The great author of fantasy, J.R.R. Tolkien can help us here. In The Lord of the Rings he powerfully portrays the emptiness of evil in the ringwraiths and Sauron whom they serve. The ringwraiths have enough substance to be covered with black cloaks, ride black horses, and try to seek out the ring bearer who happens to be the hobbit Frodo. But there is otherwise no substance to the ringwraiths just as there is no substance to Sauron who wishes to repossess the ring of ultimate power and bind everyone and everything to his own empty desire. We see the same destruction of hobbithood in Gollum who is just as consumed with desire for the ring as Sauron.
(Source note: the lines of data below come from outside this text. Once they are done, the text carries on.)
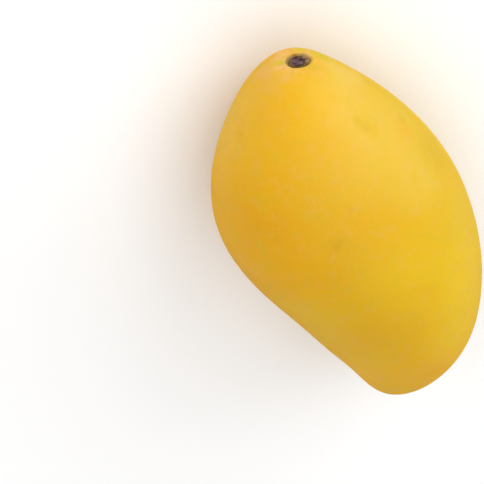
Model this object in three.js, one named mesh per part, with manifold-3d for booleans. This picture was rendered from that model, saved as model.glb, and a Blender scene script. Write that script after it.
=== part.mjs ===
// A whole ripe mango with the dried remnant of its stalk, lying on one cheek.
//
// Millimetres, +Z up. The stem end faces -Y and the tip faces +Y. The belly, the edge with the full
// shoulder that runs down to the tip almost straight, faces +X, and the evenly rounded back faces -X.
// The origin is the middle of the small flat spot that the fruit rests on.
//
// The fruit and the stalk remnant are first made in the fruit's own axes, which have their origin
// halfway along its length, and are then laid down together.

import * as THREE from 'three';
import { mergeVertices } from 'three/addons/utils/BufferGeometryUtils.js';
import Module from 'manifold-3d';

// Fruit. Each section square to its length is an ellipse, whose size and place change with the
// angle t, from 0 at the stem pole to PI at the tip pole. A list holds the amplitudes of 1, cos t,
// cos 2t and so on: the mean, stem end against tip end, both ends against the middle, finer shape.
const LENGTH = 127;
const HALF_WIDTH = [33.6, -0.9, -2.3, -2.9, 0.7];
const HALF_THICKNESS = [32.5, 2.6, 0.5];
const BELLY_SHIFT = [-4.2, 11.4, -2.4];

// The belly is a little fuller than those ellipses where it runs down to the tip: how much at most,
// and where and over what spread of t.
const BELLY_FILL = 1.7;
const BELLY_FILL_AT = THREE.MathUtils.degToRad(124);
const BELLY_FILL_SPREAD = THREE.MathUtils.degToRad(13);

// Faces round the fruit and along it.
const SECTORS = 48;
const RINGS = 44;

// Stem cavity: a dimple round the stalk, whose floor is flat at the stalk's seat.
const STALK_SEAT = new THREE.Vector3(-4.2, -61.2, 1.5);
const STALK_AXIS = new THREE.Vector3(-0.16, -0.985, 0.07).normalize();
const CAVITY_RADIUS = 7;

// Stalk remnant: a disc left where the stalk broke off, sunk in a socket in the cavity's floor.
const STUB_RADIUS = 3.4;
const STUB_PROUD = 0.8;
const STUB_ROUNDING = 0.4;
const STUB_SECTORS = 24;
const SOCKET_DEPTH = 0.9;
const SEAT_GAP = 0.3;

// How the fruit lies: turned so that its centre of mass is over the flat spot, which is cut at Z 0.
const LIE_PITCH = THREE.MathUtils.degToRad(-2.2);
const LIE_ROLL = THREE.MathUtils.degToRad(0.65);
const CENTRE_OVER_SPOT = new THREE.Vector3(1.6, 1.7, 31.46);

const MERGE_WITHIN = 1e-4;

const wasm = await Module();
wasm.setup();

/** The sum of a list's cosine terms at angle t. */
function series(amplitudes, t) {
  return amplitudes.reduce((sum, amplitude, order) => sum + amplitude * Math.cos(order * t), 0);
}

/** Y of the cavity's floor plane, which is square to the stalk at its seat. */
function floorY(x, z) {
  const rise = STALK_AXIS.x * (x - STALK_SEAT.x) + STALK_AXIS.z * (z - STALK_SEAT.z);
  return STALK_SEAT.y - rise / STALK_AXIS.y;
}

/** How far the skin stands out beyond its ellipse, at a point of the unit sphere. */
function bellyFill(point, t) {
  const share = Math.exp(-(((t - BELLY_FILL_AT) / BELLY_FILL_SPREAD) ** 2));
  return BELLY_FILL * share * Math.max(point.x, 0) ** 2;
}

/** Moves a point of the unit sphere, whose stem pole is at -Y, to its place on the skin. */
function moveToSkin(point) {
  const t = Math.acos(THREE.MathUtils.clamp(-point.y, -1, 1));
  const bellyShift = (1 - point.y ** 2) * series(BELLY_SHIFT, t);
  const x = bellyShift + point.x * series(HALF_WIDTH, t) + bellyFill(point, t);
  const y = point.y * LENGTH / 2;
  const z = point.z * series(HALF_THICKNESS, t);
  const reach = Math.hypot(x - STALK_SEAT.x, z - STALK_SEAT.z) / CAVITY_RADIUS;
  const dimple = y < 0 ? Math.exp(-(reach ** 2)) : 0;
  point.set(x, THREE.MathUtils.lerp(y, floorY(x, z), dimple), z);
}

/** The whole skin as a closed surface, in the fruit's own axes. */
function skinGeometry() {
  const geometry = new THREE.SphereGeometry(1, SECTORS, RINGS);
  const position = geometry.attributes.position;
  const point = new THREE.Vector3();
  for (let i = 0; i < position.count; i += 1) {
    point.fromBufferAttribute(position, i);
    moveToSkin(point);
    position.setXYZ(i, point.x, point.y, point.z);
  }
  return geometry;
}

/** Moves a shape made round +Y, with its seat at Y 0, to the stalk's place in the fruit. */
function toStalk(geometry) {
  const turn = new THREE.Quaternion().setFromUnitVectors(new THREE.Vector3(0, 1, 0), STALK_AXIS);
  return geometry
    .applyQuaternion(turn)
    .translate(STALK_SEAT.x, STALK_SEAT.y, STALK_SEAT.z);
}

/** What is taken out of the fruit for the stalk's socket. */
function socketGeometry() {
  const top = 2 * STUB_PROUD;
  const height = top + SOCKET_DEPTH;
  const radius = STUB_RADIUS + SEAT_GAP;
  const tool = new THREE.CylinderGeometry(radius, radius, height, STUB_SECTORS);
  return toStalk(tool.translate(0, top - height / 2, 0));
}

/** The stalk remnant: a low disc with a flat end and a rounded edge. */
function stubGeometry() {
  const seat = SEAT_GAP - SOCKET_DEPTH;
  const inner = STUB_RADIUS - STUB_ROUNDING;
  const profile = new THREE.Path()
    .moveTo(0, seat)
    .lineTo(STUB_RADIUS, seat)
    .absarc(inner, STUB_PROUD - STUB_ROUNDING, STUB_ROUNDING, 0, Math.PI / 2, false)
    .lineTo(0, STUB_PROUD);
  return toStalk(new THREE.LatheGeometry(profile.getPoints(2), STUB_SECTORS));
}

/** Turns a shape from the fruit's own axes to where it lies. */
function layDown(geometry) {
  return geometry
    .rotateX(LIE_PITCH)
    .rotateY(LIE_ROLL)
    .translate(CENTRE_OVER_SPOT.x, CENTRE_OVER_SPOT.y, CENTRE_OVER_SPOT.z);
}

/** A block that holds everything of the fruit below Z 0. */
function belowGround() {
  return new THREE.BoxGeometry(LENGTH, LENGTH, LENGTH).translate(0, 0, -LENGTH / 2);
}

/** A closed three.js geometry as a solid that can be cut. */
function toSolid(geometry) {
  geometry.deleteAttribute('normal');
  geometry.deleteAttribute('uv');
  const merged = mergeVertices(geometry, MERGE_WITHIN);
  return new wasm.Manifold(new wasm.Mesh({
    numProp: 3,
    vertProperties: new Float32Array(merged.attributes.position.array),
    triVerts: new Uint32Array(merged.index.array),
  }));
}

/** A solid back as a three.js geometry. */
function toGeometry(solid) {
  const { vertProperties, triVerts } = solid.getMesh();
  const geometry = new THREE.BufferGeometry();
  geometry.setAttribute('position', new THREE.BufferAttribute(vertProperties, 3));
  geometry.setIndex(new THREE.BufferAttribute(triVerts, 1));
  geometry.computeVertexNormals();
  return geometry;
}

/** The fruit in one piece, with its stem socket and its flat spot. */
function buildFruit() {
  const solid = toSolid(layDown(skinGeometry()))
    .subtract(toSolid(layDown(socketGeometry())))
    .subtract(toSolid(belowGround()));
  const skin = new THREE.MeshStandardMaterial({ color: 0xedb82b, roughness: 0.42, metalness: 0 });
  const mesh = new THREE.Mesh(toGeometry(solid), skin);
  mesh.name = 'fruit';
  return mesh;
}

/** What is left of the stalk. */
function buildStemStub() {
  const bark = new THREE.MeshStandardMaterial({ color: 0x3b2a26, roughness: 0.85, metalness: 0 });
  const mesh = new THREE.Mesh(layDown(stubGeometry()), bark);
  mesh.name = 'stem_stub';
  return mesh;
}

const mango = new THREE.Group();
mango.add(buildFruit(), buildStemStub());

export default mango;
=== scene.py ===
"""A whole ripe mango with the dark remnant of its broken stalk, lying on its cheek on a pale floor.

Metres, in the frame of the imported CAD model: +Z up, stem end towards -Y, tip towards +Y, belly
towards +X, evenly rounded back towards -X. The fruit's shape is worked out in millimetres in its
own axes, which have their origin halfway along its length. place_in_frame() then lays it down and
fits it to the CAD node.
"""
import math

import bpy
import numpy as np
from mathutils import Euler, Matrix, Vector, noise


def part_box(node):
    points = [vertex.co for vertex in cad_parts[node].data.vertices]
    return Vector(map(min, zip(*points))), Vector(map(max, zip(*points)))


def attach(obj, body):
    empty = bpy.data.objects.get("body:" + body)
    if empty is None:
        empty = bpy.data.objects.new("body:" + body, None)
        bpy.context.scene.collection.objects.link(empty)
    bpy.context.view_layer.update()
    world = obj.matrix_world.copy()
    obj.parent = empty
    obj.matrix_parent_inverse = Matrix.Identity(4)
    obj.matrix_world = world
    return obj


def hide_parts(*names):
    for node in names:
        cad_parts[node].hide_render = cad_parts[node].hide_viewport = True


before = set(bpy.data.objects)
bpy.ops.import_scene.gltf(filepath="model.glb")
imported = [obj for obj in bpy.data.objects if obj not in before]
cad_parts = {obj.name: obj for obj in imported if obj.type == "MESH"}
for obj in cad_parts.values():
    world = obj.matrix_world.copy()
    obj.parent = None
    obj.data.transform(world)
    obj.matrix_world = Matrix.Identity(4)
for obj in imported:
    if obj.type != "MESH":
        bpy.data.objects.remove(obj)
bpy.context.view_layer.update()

# Fruit, in millimetres. Each section square to its length is an ellipse, whose size and place
# change with the angle t, from 0 at the stem pole to pi at the tip pole. A list holds the
# amplitudes of 1, cos t, cos 2t and so on.
LENGTH = 127.0
HALF_WIDTH = (33.6, -0.9, -2.3, -2.9, 0.7)
HALF_THICKNESS = (32.5, 2.6, 0.5)
BELLY_SHIFT = (-4.2, 11.4, -2.4)
LIE_PITCH = math.radians(-2.2)
LIE_ROLL = math.radians(0.65)

# The belly is a little fuller than those ellipses where it runs down to the tip: how much at most,
# in millimetres, and where and over what spread of t.
BELLY_FILL = 1.7
BELLY_FILL_AT = math.radians(124)
BELLY_FILL_SPREAD = math.radians(13)

# Rings of the fruit's mesh, which crowd towards the stem, and points in each ring.
RINGS = 250
RING_CROWDING = 1.5
SECTORS = 300

# Slow swellings of the skin: how far apart and how high. They stand out along its normals, whose
# length is kept from 0.
SWELL_SIZE = 30.0
SWELL_HEIGHT = 0.3
SHORTEST_NORMAL = 1e-9

# Stem cavity: a dimple round the stalk, flat at its seat, with a collar of skin, a groove inside
# the collar and fine puckers outside it. Radii are measured from the stalk's axis.
STALK_SEAT = np.array((-4.2, -61.2, 1.5))
STALK_AXIS = np.array((-0.16, -0.985, 0.07)) / np.linalg.norm((-0.16, -0.985, 0.07))
CAVITY_RADIUS = 7.0
COLLAR_RADIUS = 4.4
COLLAR_WIDTH = 0.8
COLLAR_HEIGHT = 0.3
GROOVE_DEPTH = 0.35
GROOVE_FLOOR_RADIUS = 3.15
GROOVE_EDGE_RADIUS = 3.9
PUCKER_RADIUS = 6.2
PUCKER_WIDTH = 1.8
PUCKER_HEIGHT = 0.08

# Waves round the stalk: how many, how high as a share of what they shape, and phase. The puckers
# are spread unevenly, by PUCKER_BUNCHING, with finer ones over them.
COLLAR_WAVES = ((2, 0.25, 0.6), (5, 0.15, 0.0))
PUCKERS = 11
PUCKER_BUNCHING = 1.5
FINE_PUCKER_WAVES = ((19, 0.6, 0.8),)

# A fuller shoulder of skin below the stalk: its middle, how far it spreads and how high it stands.
SHOULDER = np.array((-6.0, -61.0, -7.0))
SHOULDER_SPREAD = 9.0
SHOULDER_HEIGHT = 0.55

# Stalk remnant: a broken woody disc with a raised rim and a sunk, fibrous middle.
STUB_RADIUS = 3.2
STUB_TOP = 0.55
STUB_FOOT = -0.55
STUB_ROUNDING = 0.35
STUB_OUTLINE_WAVES = ((3, 0.02, 1.0), (7, 0.015, 0.0), (16, 0.01, 2.0))

# Its mesh: points in each ring, and rings on the top, round the rounding and down the side. The
# first ring is at STUB_HUB of the top's radius, and the top's relief fades out over STUB_FADE.
STUB_SECTORS = 180
STUB_TOP_RINGS = 40
STUB_BEND_RINGS = 6
STUB_SIDE_RINGS = 5
STUB_HUB = 0.02
STUB_FADE = 0.05

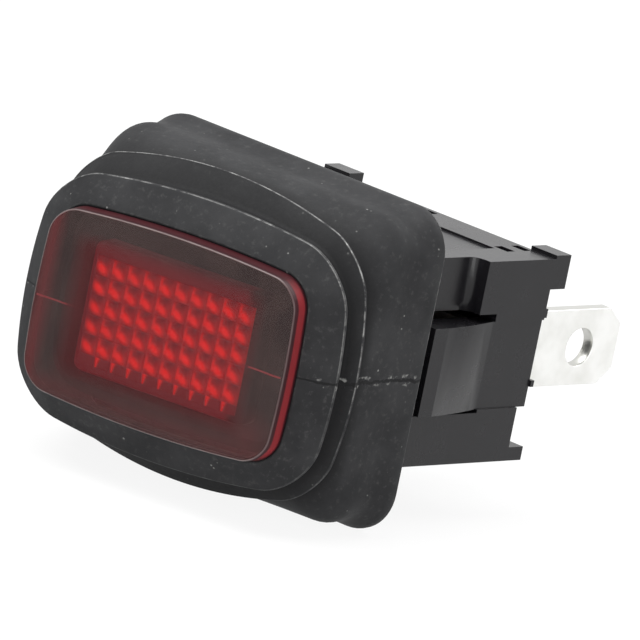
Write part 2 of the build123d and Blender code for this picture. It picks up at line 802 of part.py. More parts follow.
# Window of the boot, a tinted cap over the lens
with BuildPart() as boot_window:
    with BuildSketch(rocker_plane(1, rocker_front_y - window_clearance)):
        add(
            bowed_outline(
                window_half_length,
                window_half_height + window_draft,
                window_corner,
                window_bow_ends,
                window_bow_sides,
            )
        )
    with BuildSketch(rocker_plane(1, window_front_y)):
        add(
            bowed_outline(
                window_half_length - window_draft,
                window_half_height - window_draft,
                window_corner,
                window_bow_ends,
                window_bow_sides,
            )
        )
    loft(ruled=True)
    fillet(boot_window.faces().sort_by(rocker_front_axis)[-1].edges(), window_edge)
    with BuildSketch(rocker_plane(1, rocker_front_y - window_clearance)):
        RectangleRounded(2 * window_pocket_half_length, 2 * window_pocket_half_height, lens_corner)
    extrude(amount=rocker_front_y - window_clearance - window_front_y - window_wall, mode=Mode.SUBTRACT)
boot_window.part.label = "boot_window"
export_step(boot_window.part, "parts/boot_window.step")

# Rings of the boot as (share of tilt, y, half length, half height, corner, bow of ends, bow of sides)
base_ring = (0, base_front_ring_y, base_half_length, base_half_height, base_corner, base_bow, base_bow)
crease_ring = (
    crease_share,
    crease_y,
    crease_half_length,
    crease_half_height,
    crease_corner,
    crease_bow_ends,
    crease_bow_sides,
)
fold_ring = (
    fold_share,
    fold_y,
    fold_half_length,
    fold_half_height,
    fold_corner,
    fold_bow_ends,
    fold_bow_sides,
)
groove_ring = (
    groove_share,
    groove_y,
    groove_half_length,
    groove_half_height,
    groove_corner,
    groove_bow_ends,
    groove_bow_sides,
)
cap_ring = (1, cap_y, cap_half_length, cap_half_height, cap_corner, cap_bow_ends, cap_bow_sides)
shoulder_ring = (
    1,
    window_shoulder_y,
    window_half_length + shoulder_margin,
    window_half_height + window_draft + shoulder_margin,
    window_corner + shoulder_margin,
    window_bow_ends,
    window_bow_sides,
)
outer_rings = (base_ring, crease_ring, fold_ring, groove_ring, cap_ring, shoulder_ring)


def inner_ring(ring):
    """The same ring on the inside of the boot's wall."""
    share, y, half_length, half_height, corner, bow_ends, bow_sides = ring
    return (
        share,
        y + boot_wall,
        half_length - boot_wall,
        half_height - boot_wall,
        corner - boot_wall / 2,
        bow_ends,
        bow_sides,
    )


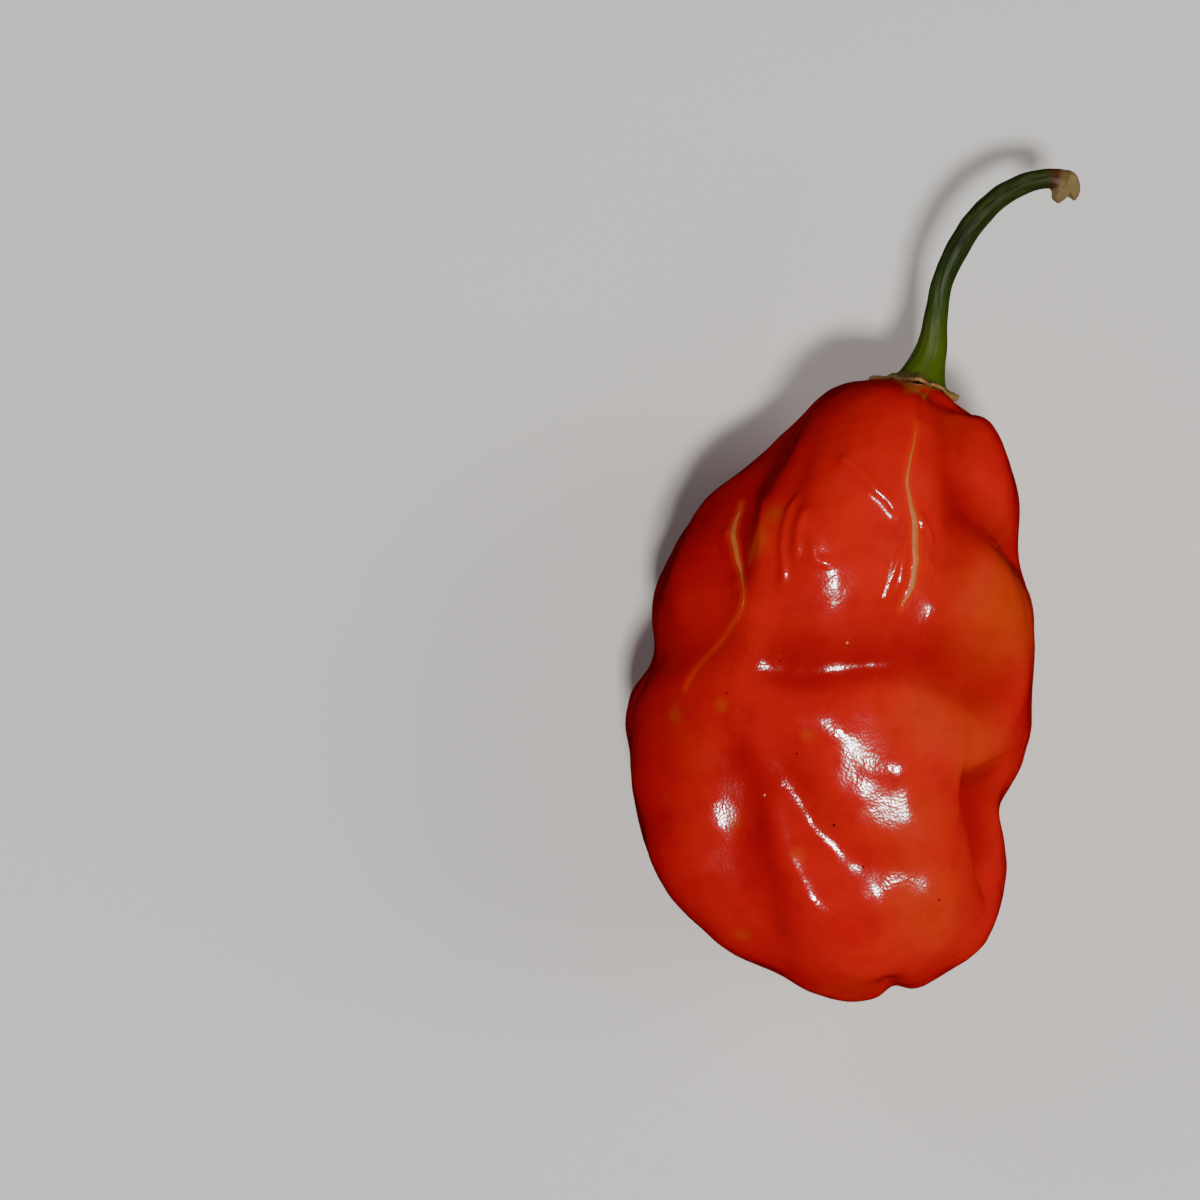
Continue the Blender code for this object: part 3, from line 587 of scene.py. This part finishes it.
def skin_material(specks):
    m = Nodes("skin")
    fold, edge, orange = m.attribute("fold"), m.attribute("scar_edge"), m.attribute("orange")
    red, deep = (0.50, 0.0065, 0.0080, 1.0), (0.24, 0.0026, 0.0050, 1.0)
    amber, bright = (0.50, 0.046, 0.0090, 1.0), (0.57, 0.0120, 0.0090, 1.0)
    patchy = m.noise(95, 3, 0.55)
    mottle = m.noise(420, 4, 0.6)
    tone = m.mix(m.ramp(patchy, 0.35, 0.68), red, bright)
    # the orange attribute also carries small painted orange glints beside highlights
    warm = m.math("ADD", orange, m.math("MULTIPLY", m.math("SUBTRACT", patchy, 0.5), 0.5))
    tone = m.mix(m.ramp(warm, 0.15, 1.0), tone, amber)
    # painted shade: the skin is darkened to deep red in the furrows, where the broad relief is low
    tone = m.mix(m.ramp(fold, -0.2, -2.4, 0.0, 0.6), tone, deep)
    # painted shade: darker red bands from the SHADE table
    tone = m.mix(m.ramp(m.attribute("shade"), 0.05, 1.0, 0.0, 0.5), tone, deep)
    # painted shade: the left side of the pod (towards -X) is darkened to deep red
    tone = m.mix(m.ramp(m.attribute("ring_x"), -0.3, -1.0, 0.0, 0.5), tone, deep)
    tone = m.mix(m.ramp(mottle, 0.45, 0.75, 0.0, 0.22), tone, deep)
    # short pale flecks under the cuticle, drawn out along the pod
    fleck = m.cells(900, vector=m.scaled(1.0, 0.55, 1.0))
    tone = m.mix(m.ramp(fleck, 0.16, 0.05, 0.0, 0.22), tone, amber)
    halo = m.ramp(edge, 0.55, 0.02, 0.0, 0.5)
    tone = m.mix(halo, tone, (0.62, 0.035, 0.004, 1.0))
    cork = m.noise(1500, 3, 0.6)
    cork_tone = m.mix(cork, (0.36, 0.075, 0.014, 1.0), (0.54, 0.16, 0.032, 1.0))
    is_scar = m.ramp(edge, 0.045, -0.025)
    is_scar = m.math("MULTIPLY", is_scar, m.ramp(m.noise(700, 2), 0.18, 0.34))
    tone = m.mix(is_scar, tone, cork_tone)
    for place, radius, pale in specks:
        gap = m.add("ShaderNodeVectorMath", operation="DISTANCE")
        m.plug(m.place, gap.inputs[0])
        gap.inputs[1].default_value = place
        spot = m.ramp(gap.outputs["Value"], radius * 1.3 * MM, radius * 0.6 * MM, 0.0, 0.85)
        tone = m.mix(spot, tone, colour(226, 150, 110) if pale else colour(46, 8, 6))
    gloss = m.ramp(m.noise(260, 3, 0.6), 0.3, 0.75, 0.10, 0.18)
    gloss = m.math("ADD", gloss, m.math("MULTIPLY", is_scar, 0.4))
    skin = m.bump(m.noise(330, 3, 0.55), 0.35, 0.00010)
    grain = m.bump(m.cells(3600), 0.30, 0.000030, skin)
    crust = m.bump(m.math("MULTIPLY", is_scar, m.noise(2600, 3, 0.65)), 0.6, 0.00008, grain)
    m.set(Base_Color=tone, Roughness=gloss, Normal=crust, IOR=1.5, Subsurface_Weight=0.16,
          Subsurface_Radius=(1.0, 0.22, 0.08), Subsurface_Scale=0.0022)
    return m.material


# ---- calyx ----------------------------------------------------------------------------------

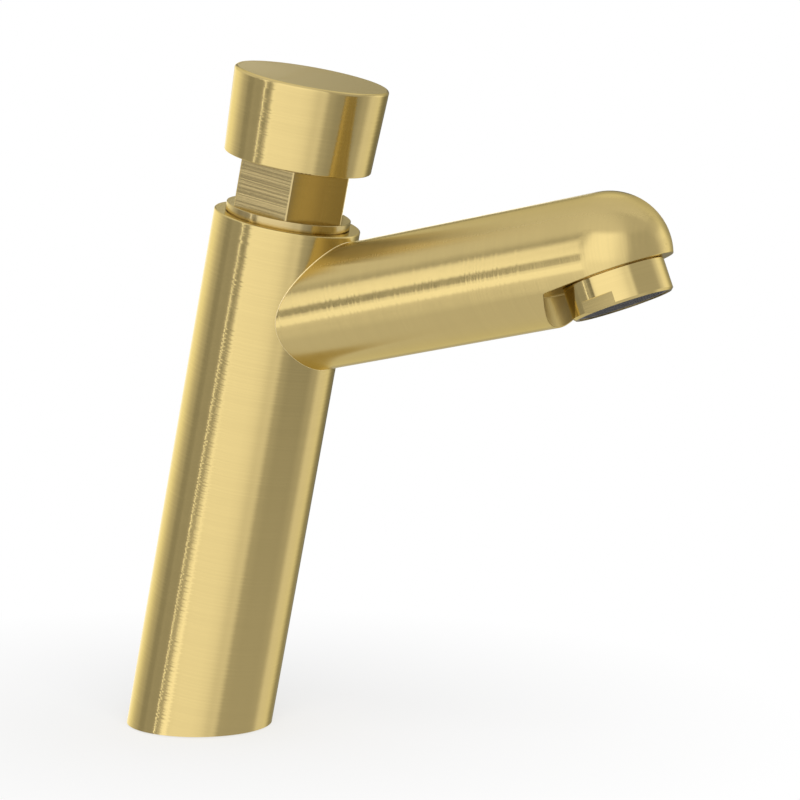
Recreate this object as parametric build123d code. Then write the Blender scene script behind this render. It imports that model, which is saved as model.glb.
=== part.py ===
from build123d import *
import os
from math import cos, pi, radians, sin, sqrt, tan

os.makedirs("parts", exist_ok=True)

# Everything is in millimetres. The origin is the centre of the base, on the deck, with +Z up.
# The spout points towards -Y. The body leans forward, and what lies along it is described by
# levels: distances from the origin along the leaning axis.

# Posture, in degrees
lean = 12
spout_rise = 12
outlet_tilt = 21

# Fits
running_gap = 0.05
clear_gap = 0.3
assembly_gap = 0.02
thread_gap = 0.05
overrun = 80

# Body casting
body_dia = 40
body_length = 145
body_wall = 3
rim_round = 0.4
partition_thick = 10
thread_relief = 2

# Radii as shares of the body's outer radius
flange_share = 0.85
thread_share = 0.7475
neck_share = 0.705
sleeve_share = 0.65
nose_share = 0.55
chamber_share = 0.5
spigot_ring_share = 0.49
flow_chamber_share = 0.4
seat_bore_share = 0.275
stem_share = 0.25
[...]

Can one possibly will the subjectivity of a ringwraith or Sauron or Gollum? Frodo does respect the subjectivity of Gollum to the extent that he feels enough pity that he will not kill the creature no matter how painful Gollum’s constant nagging presence is. It is this pity and not Frodo’s strength to destroy the ring, which in the end he does not have, that saves the day, for it is when Gollum grabs the ring from Frodo and falls into the volcano that the ring is destroyed. Gollum is pitiable, but can we try to will subjectivity for Sauron? I would answer “yes” with much trepidation for I can hardly imagine going up to a ringwraith to offer him a dose of subjectivity let alone Sauron. Even Captain Picard would be challenged to be this brave. But God does will that a person empty of a self receive a self as a gift so as to be a self. When God so offer the likes of Sauron a self, we can tiptoe into God’s offer to share in it in our own small ways. At this point, love as ultimate respect is forgiveness, another gift of God grounded in God’s love. Let us not speculate on whether or not Sauron ever consents to receive a self from God. Let us ask ourselves if we are willing to receive this ultimate respect ourselves from God and offer it to others.